** Start **
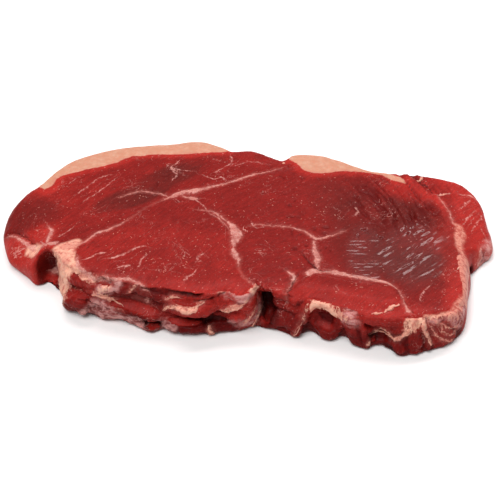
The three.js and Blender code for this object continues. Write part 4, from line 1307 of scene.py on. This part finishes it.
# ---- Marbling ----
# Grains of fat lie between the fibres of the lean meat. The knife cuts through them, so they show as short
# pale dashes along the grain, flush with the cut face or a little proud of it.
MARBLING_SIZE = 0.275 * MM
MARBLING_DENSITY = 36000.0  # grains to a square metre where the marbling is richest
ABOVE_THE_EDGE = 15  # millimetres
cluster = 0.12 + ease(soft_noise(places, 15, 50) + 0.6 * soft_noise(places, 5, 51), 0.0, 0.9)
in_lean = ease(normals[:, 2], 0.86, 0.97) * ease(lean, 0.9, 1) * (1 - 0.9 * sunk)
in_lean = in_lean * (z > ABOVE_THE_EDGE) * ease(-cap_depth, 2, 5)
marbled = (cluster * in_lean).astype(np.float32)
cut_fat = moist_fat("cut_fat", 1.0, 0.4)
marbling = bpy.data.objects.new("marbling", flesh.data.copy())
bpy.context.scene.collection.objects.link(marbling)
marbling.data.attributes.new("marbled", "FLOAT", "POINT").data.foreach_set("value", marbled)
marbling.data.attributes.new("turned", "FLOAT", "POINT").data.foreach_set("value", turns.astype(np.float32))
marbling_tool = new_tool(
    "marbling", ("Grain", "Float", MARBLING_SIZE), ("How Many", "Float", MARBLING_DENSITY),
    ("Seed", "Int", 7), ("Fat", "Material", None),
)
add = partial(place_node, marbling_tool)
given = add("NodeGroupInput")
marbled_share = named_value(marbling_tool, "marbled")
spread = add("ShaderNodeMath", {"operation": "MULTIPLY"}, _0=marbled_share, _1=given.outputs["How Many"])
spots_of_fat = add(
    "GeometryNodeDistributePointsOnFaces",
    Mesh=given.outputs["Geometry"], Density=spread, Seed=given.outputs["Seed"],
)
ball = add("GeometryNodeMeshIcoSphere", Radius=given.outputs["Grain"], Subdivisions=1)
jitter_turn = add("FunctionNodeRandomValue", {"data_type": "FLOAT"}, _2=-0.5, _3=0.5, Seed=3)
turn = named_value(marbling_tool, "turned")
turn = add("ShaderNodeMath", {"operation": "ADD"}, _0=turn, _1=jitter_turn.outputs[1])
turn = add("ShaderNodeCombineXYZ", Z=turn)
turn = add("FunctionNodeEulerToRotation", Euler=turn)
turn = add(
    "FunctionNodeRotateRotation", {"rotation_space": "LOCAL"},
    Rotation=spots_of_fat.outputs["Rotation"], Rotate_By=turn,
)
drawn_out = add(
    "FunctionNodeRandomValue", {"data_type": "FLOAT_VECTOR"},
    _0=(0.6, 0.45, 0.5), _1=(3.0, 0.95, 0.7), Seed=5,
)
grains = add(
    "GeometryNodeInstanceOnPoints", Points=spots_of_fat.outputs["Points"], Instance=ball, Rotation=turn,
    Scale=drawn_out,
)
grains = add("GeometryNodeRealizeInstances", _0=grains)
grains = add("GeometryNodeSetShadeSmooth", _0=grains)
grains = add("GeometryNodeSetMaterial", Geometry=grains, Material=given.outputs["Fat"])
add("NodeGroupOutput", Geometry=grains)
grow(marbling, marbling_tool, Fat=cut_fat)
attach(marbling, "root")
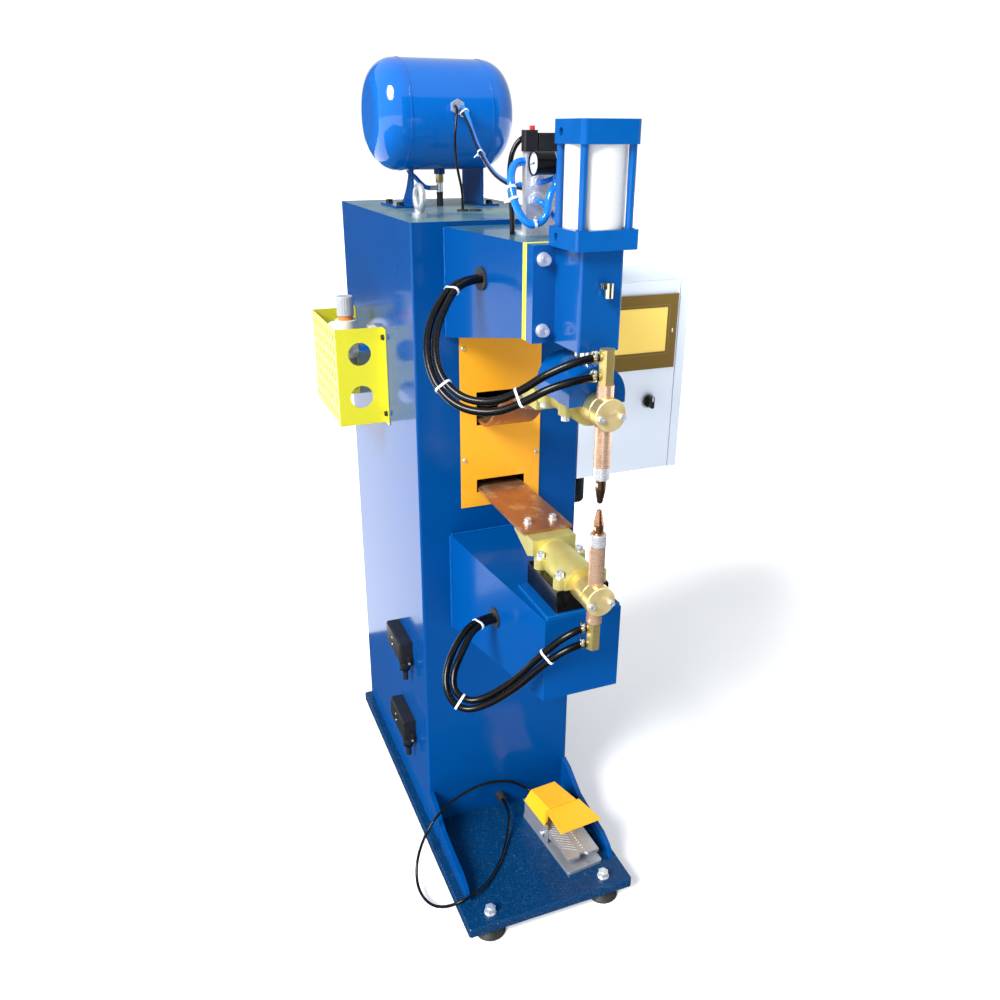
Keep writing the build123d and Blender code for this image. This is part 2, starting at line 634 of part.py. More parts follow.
** End **
DIRECTIVE
Copy every line exactly. Leave nothing out.

RESULT BELOW
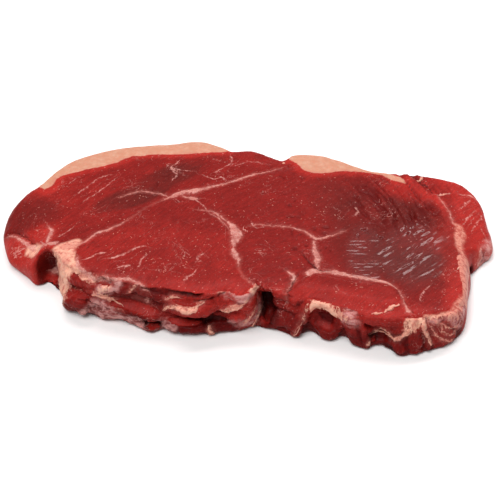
The three.js and Blender code for this object continues. Write part 4, from line 1307 of scene.py on. This part finishes it.
# ---- Marbling ----
# Grains of fat lie between the fibres of the lean meat. The knife cuts through them, so they show as short
# pale dashes along the grain, flush with the cut face or a little proud of it.
MARBLING_SIZE = 0.275 * MM
MARBLING_DENSITY = 36000.0  # grains to a square metre where the marbling is richest
ABOVE_THE_EDGE = 15  # millimetres
cluster = 0.12 + ease(soft_noise(places, 15, 50) + 0.6 * soft_noise(places, 5, 51), 0.0, 0.9)
in_lean = ease(normals[:, 2], 0.86, 0.97) * ease(lean, 0.9, 1) * (1 - 0.9 * sunk)
in_lean = in_lean * (z > ABOVE_THE_EDGE) * ease(-cap_depth, 2, 5)
marbled = (cluster * in_lean).astype(np.float32)
cut_fat = moist_fat("cut_fat", 1.0, 0.4)
marbling = bpy.data.objects.new("marbling", flesh.data.copy())
bpy.context.scene.collection.objects.link(marbling)
marbling.data.attributes.new("marbled", "FLOAT", "POINT").data.foreach_set("value", marbled)
marbling.data.attributes.new("turned", "FLOAT", "POINT").data.foreach_set("value", turns.astype(np.float32))
marbling_tool = new_tool(
    "marbling", ("Grain", "Float", MARBLING_SIZE), ("How Many", "Float", MARBLING_DENSITY),
    ("Seed", "Int", 7), ("Fat", "Material", None),
)
add = partial(place_node, marbling_tool)
given = add("NodeGroupInput")
marbled_share = named_value(marbling_tool, "marbled")
spread = add("ShaderNodeMath", {"operation": "MULTIPLY"}, _0=marbled_share, _1=given.outputs["How Many"])
spots_of_fat = add(
    "GeometryNodeDistributePointsOnFaces",
    Mesh=given.outputs["Geometry"], Density=spread, Seed=given.outputs["Seed"],
)
ball = add("GeometryNodeMeshIcoSphere", Radius=given.outputs["Grain"], Subdivisions=1)
jitter_turn = add("FunctionNodeRandomValue", {"data_type": "FLOAT"}, _2=-0.5, _3=0.5, Seed=3)
turn = named_value(marbling_tool, "turned")
turn = add("ShaderNodeMath", {"operation": "ADD"}, _0=turn, _1=jitter_turn.outputs[1])
turn = add("ShaderNodeCombineXYZ", Z=turn)
turn = add("FunctionNodeEulerToRotation", Euler=turn)
turn = add(
    "FunctionNodeRotateRotation", {"rotation_space": "LOCAL"},
    Rotation=spots_of_fat.outputs["Rotation"], Rotate_By=turn,
)
drawn_out = add(
    "FunctionNodeRandomValue", {"data_type": "FLOAT_VECTOR"},
    _0=(0.6, 0.45, 0.5), _1=(3.0, 0.95, 0.7), Seed=5,
)
grains = add(
    "GeometryNodeInstanceOnPoints", Points=spots_of_fat.outputs["Points"], Instance=ball, Rotation=turn,
    Scale=drawn_out,
)
grains = add("GeometryNodeRealizeInstances", _0=grains)
grains = add("GeometryNodeSetShadeSmooth", _0=grains)
grains = add("GeometryNodeSetMaterial", Geometry=grains, Material=given.outputs["Fat"])
add("NodeGroupOutput", Geometry=grains)
grow(marbling, marbling_tool, Fat=cut_fat)
attach(marbling, "root")
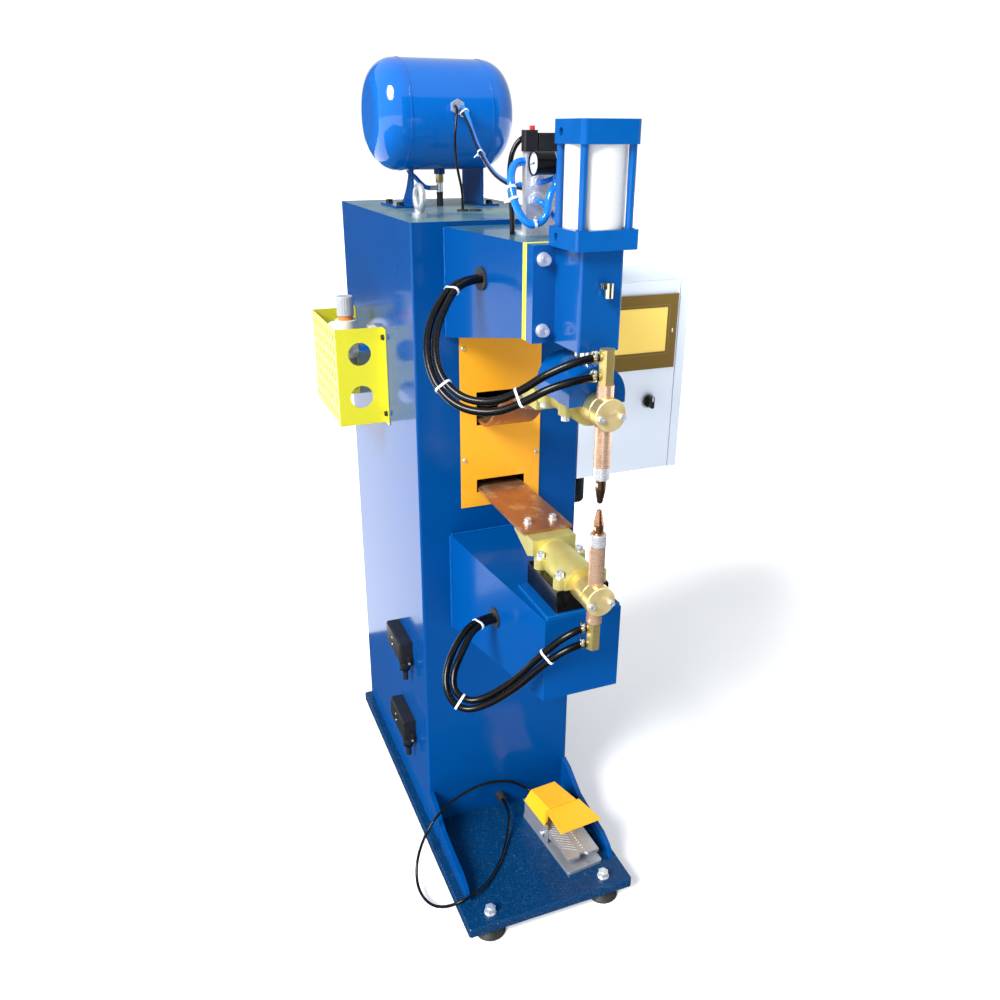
Keep writing the build123d and Blender code for this image. This is part 2, starting at line 634 of part.py. More parts follow.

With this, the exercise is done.